==== Data provided

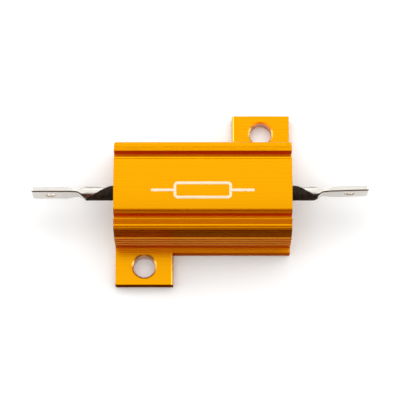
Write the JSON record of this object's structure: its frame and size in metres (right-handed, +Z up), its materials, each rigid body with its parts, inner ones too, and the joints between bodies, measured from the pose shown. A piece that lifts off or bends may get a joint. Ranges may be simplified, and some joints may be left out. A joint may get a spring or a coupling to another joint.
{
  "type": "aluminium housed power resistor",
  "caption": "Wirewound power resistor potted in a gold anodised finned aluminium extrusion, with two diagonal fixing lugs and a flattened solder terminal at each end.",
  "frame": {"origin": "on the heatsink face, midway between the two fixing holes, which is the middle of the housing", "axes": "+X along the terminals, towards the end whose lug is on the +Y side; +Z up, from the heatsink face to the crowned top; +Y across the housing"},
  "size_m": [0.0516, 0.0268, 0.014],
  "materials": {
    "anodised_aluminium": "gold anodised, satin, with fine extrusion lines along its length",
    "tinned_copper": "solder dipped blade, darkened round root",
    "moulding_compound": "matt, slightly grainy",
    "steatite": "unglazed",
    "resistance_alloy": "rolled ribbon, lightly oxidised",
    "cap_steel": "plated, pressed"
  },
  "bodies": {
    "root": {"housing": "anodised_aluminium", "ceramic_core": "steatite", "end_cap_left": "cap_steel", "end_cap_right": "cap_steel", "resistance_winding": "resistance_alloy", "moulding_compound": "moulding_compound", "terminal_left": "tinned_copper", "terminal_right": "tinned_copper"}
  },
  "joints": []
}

========

What is being asked: Where a line in the material contains "bodies", copy that line.

Result for this task:
Write the JSON record of this object's structure: its frame and size in metres (right-handed, +Z up), its materials, each rigid body with its parts, inner ones too, and the joints between bodies, measured from the pose shown. A piece that lifts off or bends may get a joint. Ranges may be simplified, and some joints may be left out. A joint may get a spring or a coupling to another joint.
  "bodies": {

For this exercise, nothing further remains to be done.